What does ?refresh=wait_for
do if you set the
index.refresh_interval
to -1
, disabling periodic
refreshes, you may ask? Well the answer is that
?refresh=wait_for
will honor whatever refresh interval you
configure. The request will only return when you fill the indexing buffer,
force an explicit refresh, or try to wait on more than
index.max_refresh_listeners
requests in the same shard.
index.refresh_interval
is just about the maximum number of time
that
?refresh=wait_for
will have to wait for the changes to become
visible. If you use
?refresh=wait_for
, raising the refresh
interval will make indexing feel slower and slower to your users. And
lowering it will make indexing feel faster and faster. So it might be tempting
to lower the refresh interval. Doing so will make less and less efficient
segments. Making the refresh interval the same as the write rate is as
inefficient as using
?refresh
on every request.
Pick the refresh strategy that makes sense for you
Ultimately there is no silver bullet for refreshes. Elasticsearch's
index.refresh_interval
is a useful because it coalesces several
changes into one big change to the search index, making a more efficient index.

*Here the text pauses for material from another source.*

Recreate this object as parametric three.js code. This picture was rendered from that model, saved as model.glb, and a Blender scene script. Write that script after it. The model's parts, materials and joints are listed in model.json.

You either wait for the refresh interval, potentially slowing down your users,
or you force an immediate refresh and pay the price at search and merge time.
?refresh=wait_for
gives you a tool to make waiting for the refresh
interval interactive so you can make whatever tradeoffs make sense for you.
Footnotes
1 This is not always true but it is
the recommended configuration. See
index.translog.durability
.
2 Refreshes also occur during recovery, the process that moves shards between nodes. This ought to be rare enough not to factor into most thinking about refreshes.
3 You can cobble together something that works alright in older versions of Elasticsearch using the steps here and/or here . The trouble is that it doesn't work well with bulk and or replicas. It is far from perfect.